H+H add a new compartment to the model, filled with people who remain asymptomatic until they remove/recover. The critical result they have is this:
Conditions are given for bistability of equilibria to occur, where trajectories with distinct initial values could result in either a major outbreak where the disease spreads to the whole pop- ulation or a lesser outbreak where some members of the population remain uninfected. This dynamic behavior did not arise in a SARS model without asymptomatic infective class
In plain English, they asked the question “does adding asyptomatic people to an outbreak make the situation better or worse?”, and the answer was “it depends.” Depending on parameters, either the outbreak went until everyone was infected, or it stopped before that with a significant chunk of the population never being exposed to the disease.

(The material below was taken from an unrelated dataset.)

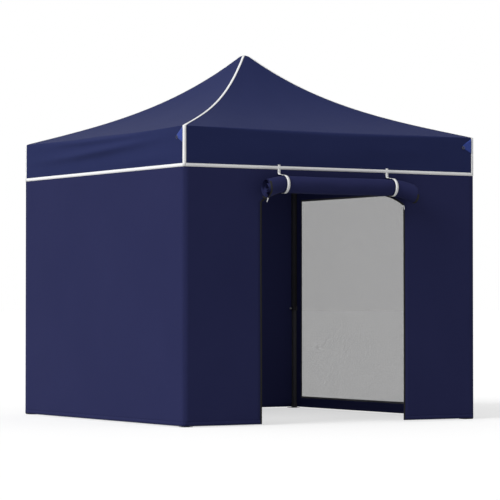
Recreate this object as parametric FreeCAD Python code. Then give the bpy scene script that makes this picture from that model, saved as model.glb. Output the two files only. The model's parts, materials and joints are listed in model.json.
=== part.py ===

Why? Consider that asymptomatic people could spread the disease more easily, because they wouldn’t stay home/wear a face mask/be careful. Or they might hardly spread it at all because they aren’t coughing and sneezing. The effect on the outbreak depends critically on the interaction of parameters that represent the transmissibilty of asymptomatic vs. normal symptomatic infectious people.
Also notable to me is that in some parameter regimes, the asymptomatic cases fall to 0 last, meaning a change in conditions, like the lifting of restrictions, could potentially reignite an outbreak from them.
Now finally, consider this March 20 paper by Li et al. on SARS-CoV-2 spread in China. They looked at the spread of the virus within China from Jan 10 - Feb 8. They estimate that
- Around 80%+ of carriers are asymptomatic
- Asymptomatics are around half as good at transmitting the virus to others as normal-symptomatic people
- Because of their higher prevelance, asymptomatics are responsible for the vast majority of infections, in spite of their lower transmissibility
This naturally raises the question of what happens when you do an analysis in the style of H+H on the mdoel from Li et al. I am not a real epidemiology modeler, just a data scientist / computational modeler used to working with biological research. Also I’m stuck at home with a preschooler and I shouldn’t even have taken the hour off from my real work to write this blog post. Anyone out there interested in this?
A thought experiment
What happens in cases where an asymptomatic person is brought into close contact with a susceptible person. Like nursing homes, where a caretaker is often lifting old people in and out of bed? Or when bars reopen and people pair off joyously because they haven’t had the chance in weeks? Something much different than when asymptomatic people pass by each other in a grocery store 6 ft away.
My current daydream is the idea of a metapopulation SEIAR style model with subpopulations representing different age groups. Exploring the parameters of ineraction beween the age groups as well as asymptomatic transmission. And yeah, we need data about asymptomaticity that includes age information.
I’d love to see more modeling of this kind being used for decision making about restrictions. I’d love to see people do things to combine age group models and asymptomatic models. Is anyone already doing it that I’m not aware of?